Live, then, as St. Joseph did.  His sights were set on the Seed of the Woman; the Seed of Abraham, Isaac, and Jacob; the Seed of David, not by Joseph, but by St. Mary.  It is this Seed, the promised One, the long awaited Savior, who saves you and all people by His innocent suffering and death.

It is in God’s time, not man’s.  It is neither Herod nor Pharaoh who ends this story.  It is God who hangs His Son on the Cross.  It is God who raises Him again.  It is in His Resurrection that you also have life everlasting.  It is the Christ Child, conceived and born of Mary, who reigns forever in the House of David, from the throne of His Cross, with love and mercy and forgiveness for you.

Consider that the God and Father of our Lord Jesus Christ also entrusts you with His Son.  He places Him into your hands, into your mouth, and into your body, within His Holy Christian Church.  And He sets His Son before you in the person of your neighbor, whether that be your wife or husband, your son or daughter, your brother or sister, your coworker, colleague, peer, or student.

In some cases, your neighbor’s life may seem scandalous.  And yet, there is Christ, an opportunity for you to love and serve Him, and thereby to give thanks to your God and Father in heaven.

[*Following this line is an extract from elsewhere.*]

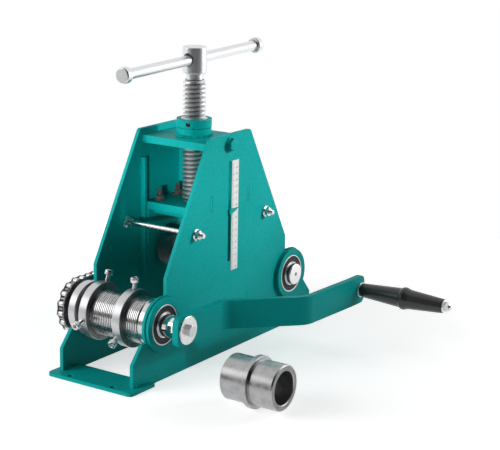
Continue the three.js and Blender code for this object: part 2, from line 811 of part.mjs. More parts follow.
// Grip, turning on a bolt through the end of the arm
const gripGroup = new THREE.Group();
gripGroup.position.set(gripX + shaftX, 0, -gripDrop);
frontGroup.add(gripGroup);
const gripEndY = gripBaseY - gripLength;
const tipWasherY = gripEndY - seatGap - gripWasherThickness;
function gripGeometry() {
  const ridgeStart = gripBaseY - gripTaperLength;
  const ridgeEnd = ridgeStart - gripRidgeLength;
  return turned(
    [
      [gripBoreRadius, gripEndY],
      [gripTipRadius, gripEndY],
      [gripRidgeRadius - gripRidgeRise, ridgeEnd],
      [gripRidgeRadius, ridgeEnd + gripRidgeBevel],
      [gripRidgeRadius, ridgeStart - gripRidgeBevel],
      [gripRidgeRadius - gripRidgeRise, ridgeStart],
      [gripBaseRadius, gripBaseY],
      [gripBoreRadius, gripBaseY],
    ],
    mediumSides,
  );
}
addMesh("crank_grip", gripGeometry(), blackPlastic, gripGroup);
addMesh(
  "grip_washer",
  ringY(
    gripWasherRadius,
    gripBoltRadius + runningGap,
    gripArmFaceY - seatGap - gripWasherThickness,
    gripArmFaceY - seatGap,
    mediumSides,
  ),
  brightSteel,
  gripGroup,
);
addMesh(
  "grip_bolt",
  join(
    barY(gripBoltRadius, tipWasherY - gripNutHeight - gripBoltTipLength, armOuterY, smallSides),
    barY(gripTipRadius, tipWasherY, gripEndY - seatGap, mediumSides),
    barY(gripNutRadius, tipWasherY - gripNutHeight, tipWasherY + 0.5, hexSides),
  ),
  brightSteel,
  gripGroup,
);

// Boss and threaded nut of the press screw on the cross plate
addMesh("screw_boss", ringZ(bossRadius, nutBodyRadius + runningGap, crossPlateTop, bossTop), tealPaint);

function pressNutGeometry() {
  const bore = screwRadius + runningGap;
  const neckTop = bossTop + nutNeckHeight;
  const body = turnedUpright([
    [bore, crossPlateBottom - nutBodyDrop],
    [nutBodyRadius, crossPlateBottom - nutBodyDrop],
    [nutBodyRadius, bossTop],
    [nutNeckRadius, bossTop],
    [nutNeckRadius, neckTop],
    [nutFlangeRadius, neckTop],
    [nutFlangeRadius, nutTop],
    [bore, nutTop],
  ]);
  return cut(body, nutScrewHole(nutScrewRadius + runningGap, bore - 1));
}

function nutScrewHole(radius, start) {
  return barZ(radius, start, nutFlangeRadius + 1, smallSides)
    .rotateY(Math.PI / 2)
    .rotateZ(nutScrewAngle * degree)
    .translate(0, 0, nutTop - nutFlangeHeight / 2);
}
addMesh("press_nut", pressNutGeometry(), tealPaint);
addMesh("nut_set_screw", nutScrewHole(nutScrewRadius, nutFlangeRadius + 1 - nutScrewLength), brightSteel);

// Press screw, turning about Z
const screwShoulder = carriagePlateTop + seatGap;
const journalTip = retainerBottom - journalRingHeight - journalTipLength - seatGap;
function pressScrewGeometry() {
  const body = turnedUpright([
    [0, journalTip],
    [journalRadius, journalTip],
    [journalRadius, screwShoulder],
    [screwRadius, screwShoulder],
    [screwRadius, screwThreadTop],
    [screwNeckRadius, screwThreadTop],
    [screwNeckRadius, screwHeadBottom],
    [screwHeadRadius - screwHeadBevel, screwHeadBottom],
    [screwHeadRadius, screwHeadBottom + screwHeadBevel],
    [screwHeadRadius, screwHeadTop - screwHeadBevel],
    [screwHeadRadius - screwHeadBevel, screwHeadTop],
    [0, screwHeadTop],
  ]);
  const hole = barZ(barHoleRadius, -screwHeadRadius - 1, screwHeadRadius + 1, mediumSides)
    .rotateY(Math.PI / 2)
    .translate(0, 0, barHeight + barHoleRise);
  return cut(body, hole);
}
addMesh("press_screw", pressScrewGeometry(), brightSteel);
addMesh(
  "screw_retaining_ring",
  ringZ(
    journalRingRadius,
    journalRadius + runningGap,
    retainerBottom - seatGap - journalRingHeight,
    retainerBottom - seatGap,
  ),
  brightSteel,
);

// Tommy bar, lying loose and a little tilted in the cross hole of the head
const barGroup = new THREE.Group();
barGroup.position.z = barHeight;
barGroup.rotation.y = -barTilt * degree;
machine.add(barGroup);
const alongX = (geometry) => geometry.rotateY(Math.PI / 2);
const capBore = barCapLength - barCapWall;
addMesh(
  "tommy_bar",
  alongX(
    barZ(barRadius, -barFrontLength + barCapWall + seatGap, barRearLength - barCapWall - seatGap, mediumSides),
  ),
  brightSteel,
  barGroup,
);
for (const [name, length, sign] of [["front", barFrontLength, -1], ["rear", barRearLength, 1]]) {
  const cap = cut(
    barZ(barCapRadius, length - barCapLength, length, mediumSides),
    barZ(barRadius + runningGap, length - barCapLength - 1, length - barCapLength + capBore, mediumSides),
  );
  addMesh(`bar_cap_${name}`, alongX(sign < 0 ? cap.rotateX(Math.PI) : cap), brightSteel, barGroup);
}

// Carriage: top plate, cheeks, retaining plate and its four studs with nuts
const studPlaces = [-1, 1].flatMap((along) => [-1, 1].map((across) => [along * studX, across * studY]));
const studHole = ([x, y]) =>
  barZ(studRadius + runningGap, retainerBottom - 1, carriagePlateTop + 1, smallSides).translate(x, y, 0);
const journalHole = () => barZ(journalRadius + runningGap, retainerBottom - 1, carriagePlateTop + 1);
addMesh(
  "carriage_top_plate",
  cut(
    block(
      [-carriageHalfLength, carriageHalfLength],
      [-carriageHalfWidth, carriageHalfWidth],
      [carriagePlateBottom, carriagePlateTop],
    ),
    journalHole(),
    ...studPlaces.map(studHole),
  ),
  tealPaint,
);
addMesh(
  "retaining_plate",
  cut(
    block(
      [-retainerHalfLength, retainerHalfLength],
      [-retainerHalfWidth, retainerHalfWidth],
      [retainerBottom, carriagePlateBottom],
    ),
    journalHole(),
    ...studPlaces.map(studHole),
  ),
  tealPaint,
);
studPlaces.forEach(([x, y], i) => {
  const flangeTop = carriagePlateTop + studFlangeThickness;
  const stud = join(
    barZ(studRadius, retainerBottom + 0.5, carriagePlateTop + studTop, smallSides),
    barZ(studFlangeRadius, carriagePlateTop, flangeTop, mediumSides),
    barZ(studNutRadius, flangeTop - 0.5, carriagePlateTop + studNutHeight, hexSides),
  );
  addMesh(`carriage_stud_${i + 1}`, stud, darkSteel).position.set(x, y, 0);
});

function cheekGeometry() {
  const shape = rectangle(-carriageHalfLength, cheekBottom, carriageHalfLength, carriagePlateBottom);
  shape.holes.push(circleShape(0, pressRollerHeight, pressAxleRadius + runningGap, mediumSides));
  return uprightSlab(shape, cheekThickness);
}
const cheekY = carriageHalfWidth - cheekThickness / 2;
for (const [side, sign] of Object.entries(sides))
  addMesh(`carriage_cheek_${side}`, cheekGeometry(), tealPaint).position.y = sign * cheekY;

// Pointer: a tongue from the near cheek through the slot, with a wedge over the scale
function pointerGeometry() {
  const faceY = -outsideY - scaleThickness - runningGap;
  const halfSlot = slotWidth / 2 - 0.5;
  const stem = block(
    [slotCentreX - halfSlot, slotCentreX + halfSlot],
    [faceY - pointerThickness, -carriageHalfWidth],
    [-pointerHeight / 2, pointerHeight / 2],
  );
  const wedge = new THREE.Shape();
  wedge.moveTo(slotCentreX - halfSlot, -pointerHeight / 2);
  wedge.lineTo(slotCentreX + halfSlot + 1, -pointerHeight / 2);
  wedge.lineTo(pointerReach, pointerHeight / 2);
  wedge.lineTo(slotCentreX - halfSlot, pointerHeight / 2);
  const blade = uprightSlab(wedge, pointerThickness).translate(0, faceY - pointerThickness / 2, 0);
  return join(stem, blade);
}
addMesh("scale_pointer", pointerGeometry(), tealPaint).position.z = pointerMiddle;

// Press roller on its axle between the cheeks
const axleEndY = carriageHalfWidth + pressAxleEnd;
addMesh("press_roller_axle", barY(pressAxleRadius, -axleEndY, axleEndY, mediumSides), brightSteel).position.z =
  pressRollerHeight;
addMesh(
  "press_roller",
  ringY(pressRollerRadius, pressAxleRadius + runningGap, -pressRollerHalfWidth, pressRollerHalfWidth),
  darkSteel,
).position.z = pressRollerHeight;

// Spare roller sleeve, lying on its flange beside the machine
function spareGeometry() {
  const flangeEnd = spareFlangeStart + spareFlangeWidth;
  return turned([
    [spareBoreRadius, 0],
    [spareRadius - spareBevel, 0],
    [spareRadius, spareBevel],
    [spareRadius, spareFlangeStart],
    [spareFlangeRadius, spareFlangeStart],
    [spareFlangeRadius, flangeEnd],
    [spareRadius, flangeEnd],
    [spareRadius, spareLength - spareBevel],
    [spareRadius - spareBevel, spareLength],
    [spareBoreRadius, spareLength],
  ]);
}
addMesh("spare_sleeve", spareGeometry(), turnedSteel).position.set(spareX, spareEndY, spareFlangeRadius);

const model = new THREE.Group();
model.add(machine);
export default model;
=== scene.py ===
"""Looks of a hand-cranked ring roller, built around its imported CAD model.

Each piece keeps the place and the size of the CAD node that it stands for. Lengths are in metres, +Z is up,
X runs from the front foot to the rear one and -Y is the crank's side.
"""
import math

import bmesh
import bpy
from bpy.props import FloatProperty, FloatVectorProperty, IntProperty, PointerProperty
from bpy.types import Operator, Panel, PropertyGroup
from mathutils import Matrix, Vector


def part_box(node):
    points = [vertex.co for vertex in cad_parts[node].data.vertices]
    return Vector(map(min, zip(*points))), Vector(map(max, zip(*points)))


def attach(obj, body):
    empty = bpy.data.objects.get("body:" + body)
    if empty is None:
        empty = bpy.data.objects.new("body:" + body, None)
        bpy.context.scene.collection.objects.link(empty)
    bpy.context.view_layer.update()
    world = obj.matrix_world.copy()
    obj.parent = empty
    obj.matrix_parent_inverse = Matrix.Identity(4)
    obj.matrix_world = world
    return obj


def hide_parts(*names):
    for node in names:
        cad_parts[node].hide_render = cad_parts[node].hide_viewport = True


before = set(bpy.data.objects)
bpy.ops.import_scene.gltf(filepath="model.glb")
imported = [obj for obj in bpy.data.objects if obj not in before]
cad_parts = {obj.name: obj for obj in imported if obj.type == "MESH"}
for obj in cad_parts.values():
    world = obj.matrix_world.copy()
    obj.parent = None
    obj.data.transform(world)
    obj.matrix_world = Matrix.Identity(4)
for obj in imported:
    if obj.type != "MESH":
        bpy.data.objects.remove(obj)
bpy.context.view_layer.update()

bl_info = {
    "name": "Ring Roller",
    "version": (1, 0, 0),
    "blender": (4, 5, 0),
    "location": "View3D > Sidebar > Ring Roller",
    "description": "Builds a hand-cranked ring roller around its packed CAD model",
    "category": "Object",
}

# Points closer than TOUCH are one point. PLAY is the room between pieces that fit into one another,
# OVERLAP is how far parts of one piece run into one another, and MARGIN is the least step in a shape.
# A weld's middle line stands WELD_OFFSET off its corner, and the scale's print stands PRINT_HEIGHT proud.
TOUCH = 1e-6
PLAY = 0.0003
OVERLAP = 0.001
MARGIN = 0.0002
WELD_OFFSET = 0.0006
PRINT_HEIGHT = 0.00006

# A thread is painted dark below this share of its depth, as painted shade in its valleys, and most of a
# noise lies in this range
SHADED_VALLEY_SHARE = 0.75
NOISE_RANGE = (0.3, 0.7)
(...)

Yet, again, it is not the crosses that you are given to bear, but the Cross of Christ Himself, the Son of Mary, that saves you.  It is by His forgiveness of your sins that He strengthens and sustains your faith, so that you are able to live within your vocation and stations in life in love for God and your neighbor.  Indeed, it is by His forgiveness of sins that He gives you that life, in and with Himself, and that He now lives in you, even in the face of death.  So is the Word of God fulfilled in you.

And so it is that God also now calls you and brings you out of Egypt into Paradise, in and with His Son, as a beloved child by His grace, bearing His Name forever and ever.

In the Name + of the Father and of the Son and of the Holy Spirit.  Amen.